All dog breeds hit different developmental and growth milestones at various times, and Poodles are no exception to this rule. A big part of Poodle development depends on the variety of your Poodle.
Poodles come in three different varieties: Toy Poodles, Miniature Poodles, and Standard Poodles. Standards are 15 inches and taller, at the shoulder, usually maturing at 23 inches for females and 25 inches for males. Miniature Poodles measure 15 inches or less. Toys can stand up to 10 inches. The three varieties reach developmental milestones at different speeds, and this is mainly due to size. Learn more about Poodle development and when your Poodle may reach different growth milestones.
Toy and Mini Poodles
At around four weeks, Poodles should start to be offered other food and not solely nurse. This is intended to help them transition from mother’s milk to puppy food. An example of supplemental food could be mixing goat’s milk with dog food, including one commercial puppy food that is mousse-like in its consistency, to make it easier for the puppy eat.

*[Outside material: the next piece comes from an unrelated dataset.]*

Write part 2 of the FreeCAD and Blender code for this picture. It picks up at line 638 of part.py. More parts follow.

At about six weeks, your Poodle’s teeth should start coming in.
“Toys and minis will develop their teeth a little bit later,” says Patti Jason, a board member of the Poodle Club of America and a Poodle breeder for 30 years. “Toys may not fully erupt teeth until seven or eight weeks of age.”
Toys and Minis are typically weaned at about eight weeks old. Toy puppies can weigh just a few ounces at birth and their small size makes them susceptible to conditions like hypoglycemia or low blood sugar if they don’t consume enough calories.

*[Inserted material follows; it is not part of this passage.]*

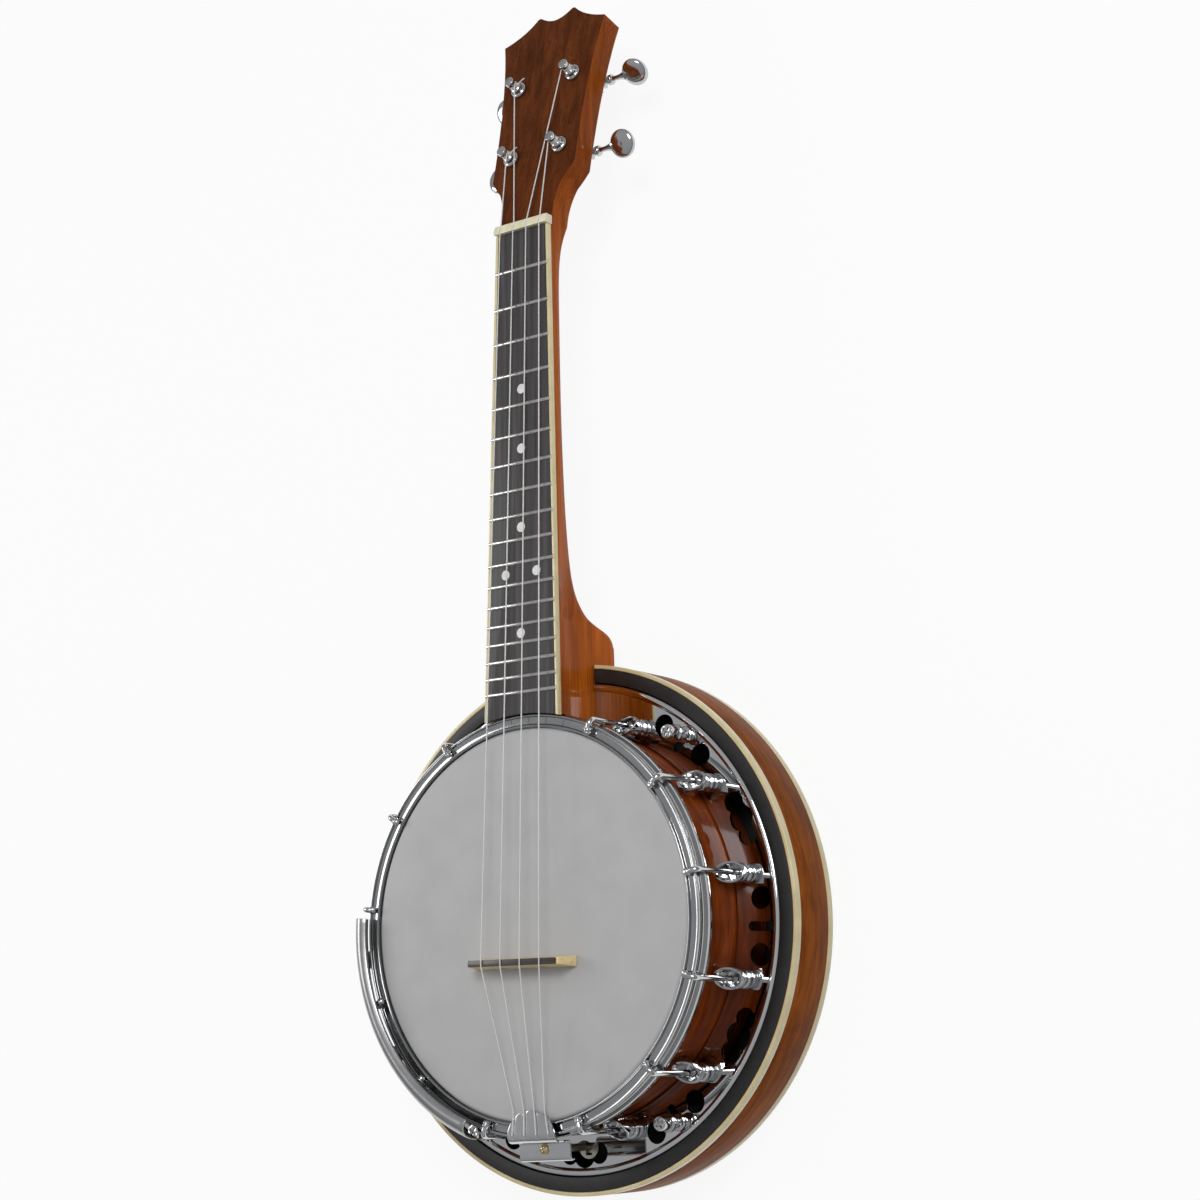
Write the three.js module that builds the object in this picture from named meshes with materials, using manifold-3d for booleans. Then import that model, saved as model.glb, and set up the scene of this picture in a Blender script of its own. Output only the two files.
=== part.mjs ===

“The weaning process, from getting them off nursing with mom to puppy kibble, you really have to watch the smaller breeds so that they eat enough and don’t suffer from hypoglycemia,” says Jason.
At about the three-month mark, Toy and Mini Poodles are typically ready to leave for their new homes.

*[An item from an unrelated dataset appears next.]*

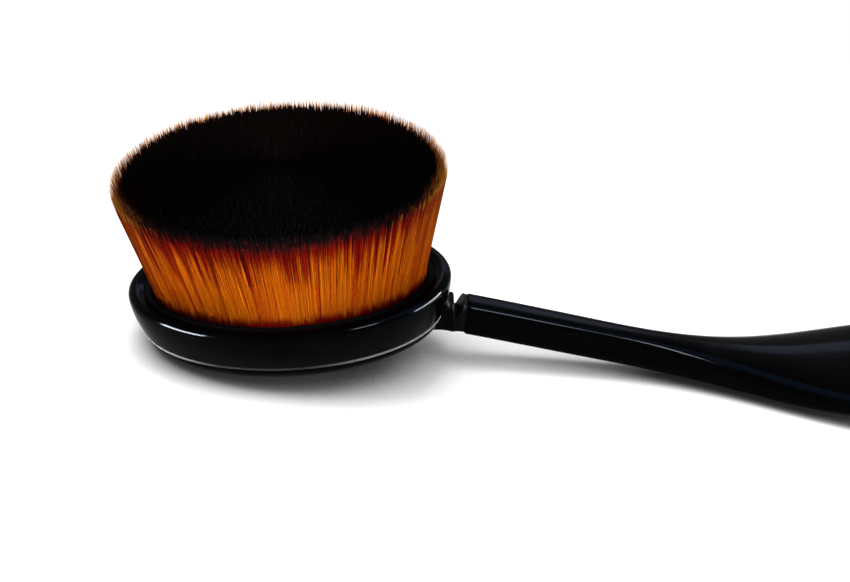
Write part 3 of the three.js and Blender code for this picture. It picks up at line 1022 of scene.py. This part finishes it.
def centre_line():
    """The handle's centre line as (reach, height) samples: a fall from the neck and a rise to the tail."""
    handle = bpy.context.scene.brush_handle
    neck = bpy.context.scene.brush_neck
    head = bpy.context.scene.brush_head
    stub_end = head.rim_half_length - head.wall_taper + neck.overhang
    neck_height = head_to_row([stub_end, 0.0, -neck.drop])[2]
    front = neck_height - handle.slope * neck.gap / 2
    low = handle.low_half_height
    tail = (handle.length, low + handle.tail_rise)
    fall = [
        (0.0, front),
        (0.41 * handle.low_reach, front - handle.slope * 0.41 * handle.low_reach),
        (0.72 * handle.low_reach, low),
        (handle.low_reach, low),
    ]
    middle = (handle.low_reach + 0.37 * (handle.length - handle.low_reach), low)
    t = np.linspace(0.0, 1.0, 200)[:, None]
    a, b, c, d = (np.array(p) for p in fall)
    falling = (1 - t) ** 3 * a + 3 * (1 - t) ** 2 * t * b + 3 * (1 - t) * t**2 * c + t**3 * d
    rising = (1 - t) ** 2 * d + 2 * (1 - t) * t * np.array(middle) + t**2 * np.array(tail)
    return np.concatenate([falling, rising[1:]])


def handle_section(reach):
    """Half width, half height and squareness of the handle's section at a distance behind its front."""
    handle = bpy.context.scene.brush_handle
    neck = bpy.context.scene.brush_neck
    full = handle.length - handle.tail_rounding
    into = np.clip((reach - full) / handle.tail_rounding, 0.0, 1.0)
    tail = np.sqrt(np.maximum(0.0, 1 - into**2))
    widening = smoother((reach - handle.paddle_start) / (full - handle.paddle_start))
    half_width = (neck.half_width + (handle.paddle_half_width - neck.half_width) * widening) * tail
    settled = smoother(reach / handle.low_reach)
    front = neck.half_height + (handle.low_half_height - neck.half_height) * settled
    back_share = np.clip((reach - handle.low_reach) / (handle.length - handle.low_reach), 0.0, 1.0)
    half_height = front + (handle.tail_half_height - handle.low_half_height) * back_share
    sharpness = handle.ridge_sharpness + (handle.paddle_sharpness - handle.ridge_sharpness) * settled
    return half_width, half_height * np.sqrt(tail), sharpness


def handle_shell(side):
    """The upper (1) or lower (-1) shell of the handle, its edges eased along the seam and at the front."""
    handle = bpy.context.scene.brush_handle
    neck = bpy.context.scene.brush_neck
    line = centre_line()
    full = handle.length - handle.tail_rounding
    reaches = [neck.handle_edge * (1 - math.cos(turn)) for turn in [0.0, *quarter(7)]]
    reaches += list(np.linspace(neck.handle_edge, full, 150)[1:])
    reaches += [full + handle.tail_rounding * math.sin(turn) for turn in quarter(26)[:-1]]
    reaches.append(full + handle.tail_rounding * 0.9995)
    front_x = HINGE.x + neck.gap / 2
    turns = np.linspace(0.0, math.pi, 61)
    ease = 0.00035
    rings = []
    for reach in reaches:
        half_width, half_height, sharpness = handle_section(reach)
        power = 2.0 / sharpness
        u = np.sign(np.cos(turns)) * np.abs(np.cos(turns)) ** power
        v = np.abs(np.sin(turns)) ** power
        before_edge = max(0.0, 1 - reach / neck.handle_edge)
        pull = neck.handle_edge * (1 - math.sqrt(max(0.0, 1 - before_edge**2)))
        height = np.maximum((half_height - pull) * v, 0.00002)
        groove = handle.seam * np.clip(1 - height / ease, 0.0, 1.0) ** 2
        width = np.maximum(half_width - pull - groove, 0.00002)
        arc = np.stack([
            np.full_like(u, front_x + reach),
            width * u,
            np.interp(reach, line[:, 0], line[:, 1]) + side * height,
        ], axis=-1)
        chord = np.linspace(arc[-1], arc[0], 9)[1:-1]
        rings.append(np.concatenate([arc, chord]))
    return np.array(rings)


class BRUSH_OT_handle(Operator):
    """Make the handle's upper and lower shells"""

    bl_idname = "brush.handle"
    bl_label = "Handle"

    def execute(self, context):
        for name, side, node in (
            ("handle_upper_skin", 1, "handle_top_shell"),
            ("handle_lower_skin", -1, "handle_bottom_shell"),
        ):
            shell = skin(name, handle_shell(side), 50.0)
            finished(shell, made_once(polished_black), "gloss_black", "handle", node)
        return {"FINISHED"}


class BRUSH_OT_neck(Operator):
    """Make the flexible web under the neck's notch, bending between head and handle"""

    bl_idname = "brush.neck"
    bl_label = "Neck web"

    def execute(self, context):
        head = context.scene.brush_head
        neck = context.scene.brush_neck
        handle = context.scene.brush_handle
        stub_end = head.rim_half_length - head.wall_taper + neck.overhang
        bite = 0.0009
        inner, inner_at_handle = 0.00012, 0.0002
        notch_lip = 0.0002
        start = head_to_row([stub_end - bite, 0.0, -neck.drop])
        face = head_to_row([stub_end, 0.0, -neck.drop])
        front = Vector((HINGE.x + neck.gap / 2, 0.0, face[2] - handle.slope * neck.gap / 2))
        finish_x = front.x + bite
        u, v = rounded_section(handle.ridge_sharpness, 96)
        head_lean = math.tan(head.pitch)
        rings = []
        for x in np.linspace(start[0], finish_x, 40):
            t = smoother((x - start[0]) / (finish_x - start[0]))
            head_z = face[2] + (x - face[0]) * head_lean
            handle_z = front.z - (x - front.x) * handle.slope
            middle = head_z * (1 - t) + handle_z * t
            past_notch = (x - (face[0] + notch_lip)) / (front.x - face[0] - 0.0005)
            rise = np.clip(past_notch, 0.0, 1.0) ** 1.15
            top = middle + neck.half_height - neck.notch_depth * (1 - rise) - 0.0001
            at_handle = smoother((x - front.x + neck.handle_edge) / neck.handle_edge)
            tuck = inner + (inner_at_handle - inner) * at_handle
            half_width = neck.half_width - tuck
            half_height = neck.half_height - tuck
            lean = head_lean * (1 - t)
            z = np.minimum(middle + half_height * v, top)
            rings.append(np.stack([np.full_like(u, x) - lean * (z - middle), half_width * u, z], axis=-1))
        web = skin("neck_web", np.array(rings), 35.0)
        web.data.materials.append(made_once(neck_rubber))
        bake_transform(web)
        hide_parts("neck_spine")
        return {"FINISHED"}


# ---- Stage ----


def floor_material():
    """A plain pale table: it takes the brush's shadow, and near the brush its colour is painted dark where
    the brush hides it from the room, a painted shadow; far from the brush it is seen as white.
    """
    stage = bpy.context.scene.brush_stage
    finish = Finish("table_top")
    place = finish.place()
    middle = Vector(((cad_box[0][0] + cad_box[1][0]) / 2, 0.0, 0.0))
    half_long = (cad_box[1][0] - cad_box[0][0]) / 2
    offset = finish.node("ShaderNodeVectorMath", {"operation": "SUBTRACT"}, {0: place, 1: middle})
    squeezed = finish.stretched(offset, (0.05 / half_long, 1.0, 0.0))
    away = finish.node("ShaderNodeVectorMath", {"operation": "LENGTH"}, {0: squeezed}, "Value")
    far = finish.between(away, 0.06, stage.white_from)
    paper = finish.noise(place, 260.0, 4.0, 0.6)
    pale = finish.mix(paper, tuple(stage.floor), tuple(0.985 * c for c in stage.floor))
    reach = {"Distance": stage.shadow_reach}
    openness = finish.node("ShaderNodeAmbientOcclusion", {"samples": 16}, reach, "AO")
    # Painted shadow: the table's colour goes near black where the brush hides it from the room.
    shaded = (0.01, 0.01, 0.01)
    finish.set(
        Base_Color=finish.mix(finish.between(openness, 0.20, 0.68), shaded, pale),
        Roughness=0.8 + 0.1 * paper,
        Specular_IOR_Level=0.05,
    )
    white = finish.node("ShaderNodeEmission", {}, {"Color": (1.0, 1.0, 1.0), "Strength": 1.0})
    seen = seen_directly(finish)
    both = finish.node("ShaderNodeMixShader", {}, {
        0: seen * far, 1: Term(finish, finish.shader.outputs[0]), 2: white,
    })
    finish.tree.links.new(both.socket, finish.tree.nodes["Material Output"].inputs["Surface"])
    return finish.material


def seen_directly(finish):
    """1 for rays from the camera, and for those reflected or refracted on their way to it."""
    camera = finish.node("ShaderNodeLightPath", output="Is Camera Ray")
    glossy = finish.node("ShaderNodeLightPath", output="Is Glossy Ray")
    clear = finish.node("ShaderNodeLightPath", output="Is Transmission Ray")
    return finish.node("ShaderNodeMath", {"operation": "MINIMUM"}, {0: camera + glossy + clear, 1: 1.0})


def pale_world(ambient):
    """White where it is seen, and a plain level of light on the brush."""
    world = bpy.data.worlds.new("pale_room")
    bpy.context.scene.world = world
    world.use_nodes = True
    holder = Finish.__new__(Finish)
    holder.tree = world.node_tree
    seen = seen_directly(holder)
    back = world.node_tree.nodes["Background"]
    back.inputs["Color"].default_value = (1.0, 1.0, 1.0, 1.0)
    world.node_tree.links.new((ambient + (1.0 - ambient) * seen).socket, back.inputs["Strength"])


def softbox(name, place, target, size, power):
    """A rectangular lamp at place, facing target."""
    lamp = bpy.data.lights.new(name, "AREA")
    lamp.shape = "RECTANGLE"
    lamp.size, lamp.size_y = size
    lamp.energy = power
    holder = bpy.data.objects.new(name, lamp)
    bpy.context.scene.collection.objects.link(holder)
    holder.location = place
    holder.rotation_euler = (Vector(target) - Vector(place)).to_track_quat("-Z", "Y").to_euler()
    return holder


def card(name, place, target, size, power, tint=(1.0, 1.0, 1.0)):
    """A lamp that shows only as a highlight on glossy surfaces."""
    holder = softbox(name, place, target, size, power)
    holder.data.color = tint
    holder.visible_diffuse = False
    return holder


class BRUSH_OT_stage(Operator):
    """Make the table, the soft lamps and the camera"""

    bl_idname = "brush.stage"
    bl_label = "Stage"

    def execute(self, context):
        stage = context.scene.brush_stage
        self.table()
        pale_world(stage.ambient)
        head_middle = Vector(head_to_row([0.0, 0.0, 0.0]))
        middle = (0.03, 0.0, 0.01)
        softbox("top_softbox", (-0.05, 0.04, 0.62), middle, (0.20, 0.20), 2.4)
        sides = (("left_softbox", (-0.80, -0.02, 0.26), 18.0), ("right_softbox", (0.73, -0.16, 0.26), 9.5))
        for name, place, power in sides:
            softbox(name, place, (0.015, 0.0, 0.025), (0.40, 0.30), power).visible_glossy = False
        over_handle = (0.08, 0.0, 0.01)
        card("left_card", (-0.66, -0.36, 0.11), middle, (0.42, 0.24), 340.0)
        card("right_card", (0.75, -0.02, 0.20), middle, (0.50, 0.24), 150.0)
        card("ridge_card", (0.22, -0.31, 0.50), over_handle, (0.12, 0.10), 10.0)
        card("sheen_card", (0.32, -0.05, 0.60), over_handle, (0.35, 0.70), 6.0, (0.25, 0.5, 1.0))
        card("back_card", (0.095, 0.68, 0.41), over_handle, (0.47, 0.08), 0.65, (0.6, 0.65, 1.0))
        self.camera(stage, Vector((head_middle.x, 0.0, 0.0)))
        context.scene.view_settings.view_transform = "Standard"
        return {"FINISHED"}

    @staticmethod
    def table():
        mesh = bpy.data.meshes.new("table_top")
        sheet = bmesh.new()
        bmesh.ops.create_grid(sheet, x_segments=8, y_segments=8, size=4.0)
        sheet.to_mesh(mesh)
        sheet.free()
        table = bpy.data.objects.new("table_top", mesh)
        bpy.context.scene.collection.objects.link(table)
        table.location.z = -0.00002
        table.data.materials.append(floor_material())

    @staticmethod
    def camera(stage, target):
        azimuth, elevation = stage.azimuth, stage.elevation
        back = Vector((
            math.sin(azimuth) * math.cos(elevation),
            -math.cos(azimuth) * math.cos(elevation),
            math.sin(elevation),
        ))
        level_right = Vector((math.cos(azimuth), math.sin(azimuth), 0.0))
        level_up = back.cross(level_right)
        right = math.cos(stage.roll) * level_right + math.sin(stage.roll) * level_up
        up = -math.sin(stage.roll) * level_right + math.cos(stage.roll) * level_up
        camera = bpy.data.cameras.new("camera")
        camera.lens = stage.lens
        camera.sensor_width = 36.0
        camera.clip_start = 0.01
        camera.clip_end = 50.0
        holder = bpy.data.objects.new("camera", camera)
        bpy.context.scene.collection.objects.link(holder)
        turn = Matrix((right, up, back)).transposed()
        place = target + stage.distance * back + stage.shift_right * right + stage.shift_up * up
        holder.matrix_world = Matrix.Translation(place) @ turn.to_4x4()
        bpy.context.scene.camera = holder


# ---- Add-on ----

OPERATORS = (
    BRUSH_OT_dish,
    BRUSH_OT_cover,
    BRUSH_OT_well,
    BRUSH_OT_fibre_core,
    BRUSH_OT_side_fibres,
    BRUSH_OT_tip_fibres,
    BRUSH_OT_handle,
    BRUSH_OT_neck,
    BRUSH_OT_stage,
)

GROUPS = {
    "brush_head": BRUSH_PG_head,
    "brush_neck": BRUSH_PG_neck,
    "brush_handle": BRUSH_PG_handle,
    "brush_fibres": BRUSH_PG_fibres,
    "brush_finish": BRUSH_PG_finish,
    "brush_stage": BRUSH_PG_stage,
}


class BRUSH_PT_maker(Panel):
    """Sizes, colours and the steps that build the brush"""

    bl_idname = "BRUSH_PT_maker"
    bl_label = "Oval brush"
    bl_space_type = "VIEW_3D"
    bl_region_type = "UI"
    bl_category = "Brush"

    def draw(self, context):
        for name, group in GROUPS.items():
            box = self.layout.box()
            box.label(text=group.__doc__)
            for key in group.__annotations__:
                box.prop(getattr(context.scene, name), key)
        for operator in OPERATORS:
            self.layout.operator(operator.bl_idname)


CLASSES = (*GROUPS.values(), *OPERATORS, BRUSH_PT_maker)


def register():
    for cls in CLASSES:
        bpy.utils.register_class(cls)
    for name, group in GROUPS.items():
        setattr(bpy.types.Scene, name, PointerProperty(type=group))


def unregister():
    for name in GROUPS:
        delattr(bpy.types.Scene, name)
    for cls in reversed(CLASSES):
        bpy.utils.unregister_class(cls)


def main():
    register()
    bpy.ops.brush.dish()
    bpy.ops.brush.cover()
    bpy.ops.brush.well()
    bpy.ops.brush.fibre_core()
    bpy.ops.brush.side_fibres()
    bpy.ops.brush.tip_fibres()
    bpy.ops.brush.handle()
    bpy.ops.brush.neck()
    bpy.ops.brush.stage()


if __name__ == "__main__":
    main()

“They need a little more time with their mother because they’re much smaller as puppies,” says Jason.
This is largely due to their small size and the fact that their teeth don’t arrive until later.
For Poodles, grooming is a key part of development. You’ll want to start grooming early. According to Jason, many breeders will start some type of grooming—like trimming their Poodles’ face—around four to six weeks. Nail trimming can start as young as three days old to prevent the pup’s from scratching mom when they’re nursing.
One reason why you want to groom Poodles early on is just to get them used to being groomed.
“You want them to experience it and make it a positive experience of what the grooming process is,” says Jason. “Go in slow steps. I might just clipper their face the first time. And then a week later, I start clipping their feet and then their tail.”
Grooming is an important part of Poodle hygiene. Poodles are one of the few dog breeds that doesn’t shed.
“They don’t shed,” says Jason. “Unless you cut their hair, their hair would just grow indefinitely.”
Besides hair growth that’s out of control, the coat also can mat if not properly groomed. Poodles are shaved around their feet, face and feet. Many owners will also want the Poodle’s tail to stand out.
“It’s partly hygiene, and it’s partly aesthetic,” says Jason.
16 to 18 Weeks
At around this time, it’s probably a good idea to take a Poodle to a professional groomer.
Waiting about 16 weeks is important because most dogs have had all their vaccines by this time, and it’s safe to take them out into public spaces like to obedience classes. “They can go once they’ve had at least up to their 16 weeks shot,” says Jason.
Once your puppy has had all of her shots, taking her to a pro groomer is important, the main reason being that professionals tend to have more expertise. “A professional groomer would know what trims are appropriate for what breeds and how to trim their tails or head,” says Jason.
Jason tells us that all your Poodle’s adult teeth should have come in at this point.
A Toy or Mini Poodle should be about fully grown by the time they reach their first birthday.
Standard Poodles are larger than Toys and Minis. Their developmental timelines are slightly different, and you can see those variances below.
At around three weeks, Standard Poodles should start receiving supplemental food in addition to mother’s milk.
A Standard starts erupting baby teeth between five and six weeks, says Jason. With the full set arriving at roughly six and seven weeks. Around six weeks is also when a Standard Poodle can be weaned.
“Typically by six weeks, the Poodle puppy’s eating whatever puppy food we’re feeding, and the mother is not wanting them to nurse her any longer,” says Jason.
At around nine weeks, a Poodle puppy can be separated from her mother and go to a new home.
At around 16 weeks, it’s now safe to take your Poodle out in public. As long as your dog has had his vaccinations, they can now be around other dogs and people. You can now take your puppy to a pro groomer and to obedience classes.
“They need to wait until 16 weeks and have had a couple of shots so that they’re protected against parvo and distemper,” says
15 to 24 Months
The time it takes for Standards to mature or reach their full size varies and is based on the individual dog. They could hit this milestone as early as 15 months and as late as 24 months.
“Standards can take anywhere from 15 to 18 even 24 months to mature because they are larger breeds,” says Jason. “It’s how they grow in height, but also in musculature and dropping their chest. Different parts of the dog mature at different times.”